Objective: Repeat exactly and only the lines from the line containing "What three.js and" through the line containing "const CREASE_WIDTH = 11;", both included.

Input:

________________

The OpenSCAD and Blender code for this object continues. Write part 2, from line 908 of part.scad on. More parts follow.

________________

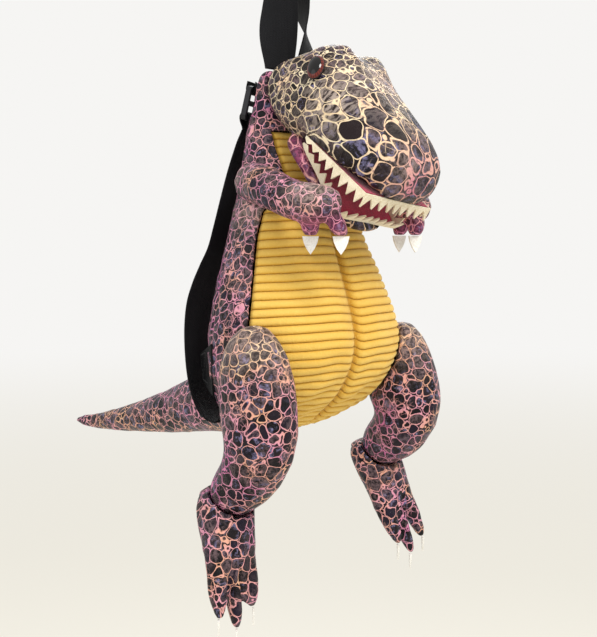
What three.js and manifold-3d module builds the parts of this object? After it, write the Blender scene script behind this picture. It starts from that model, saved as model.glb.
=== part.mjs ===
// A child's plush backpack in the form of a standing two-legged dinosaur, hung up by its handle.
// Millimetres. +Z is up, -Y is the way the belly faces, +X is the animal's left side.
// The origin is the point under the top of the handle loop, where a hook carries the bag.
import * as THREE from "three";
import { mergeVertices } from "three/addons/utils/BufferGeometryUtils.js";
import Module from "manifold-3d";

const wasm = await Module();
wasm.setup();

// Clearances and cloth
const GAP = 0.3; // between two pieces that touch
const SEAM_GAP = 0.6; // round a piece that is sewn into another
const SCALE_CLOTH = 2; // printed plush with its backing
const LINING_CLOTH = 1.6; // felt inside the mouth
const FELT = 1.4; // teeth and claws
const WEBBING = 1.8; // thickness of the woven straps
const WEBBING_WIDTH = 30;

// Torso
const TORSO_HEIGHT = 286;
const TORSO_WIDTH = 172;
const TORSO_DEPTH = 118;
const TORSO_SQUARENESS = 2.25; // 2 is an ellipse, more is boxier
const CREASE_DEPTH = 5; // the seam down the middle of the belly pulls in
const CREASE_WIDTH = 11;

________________

Finished answer:
What three.js and manifold-3d module builds the parts of this object? After it, write the Blender scene script behind this picture. It starts from that model, saved as model.glb.
=== part.mjs ===
// A child's plush backpack in the form of a standing two-legged dinosaur, hung up by its handle.
// Millimetres. +Z is up, -Y is the way the belly faces, +X is the animal's left side.
// The origin is the point under the top of the handle loop, where a hook carries the bag.
import * as THREE from "three";
import { mergeVertices } from "three/addons/utils/BufferGeometryUtils.js";
import Module from "manifold-3d";

const wasm = await Module();
wasm.setup();

// Clearances and cloth
const GAP = 0.3; // between two pieces that touch
const SEAM_GAP = 0.6; // round a piece that is sewn into another
const SCALE_CLOTH = 2; // printed plush with its backing
const LINING_CLOTH = 1.6; // felt inside the mouth
const FELT = 1.4; // teeth and claws
const WEBBING = 1.8; // thickness of the woven straps
const WEBBING_WIDTH = 30;

// Torso
const TORSO_HEIGHT = 286;
const TORSO_WIDTH = 172;
const TORSO_DEPTH = 118;
const TORSO_SQUARENESS = 2.25; // 2 is an ellipse, more is boxier
const CREASE_DEPTH = 5; // the seam down the middle of the belly pulls in
const CREASE_WIDTH = 11;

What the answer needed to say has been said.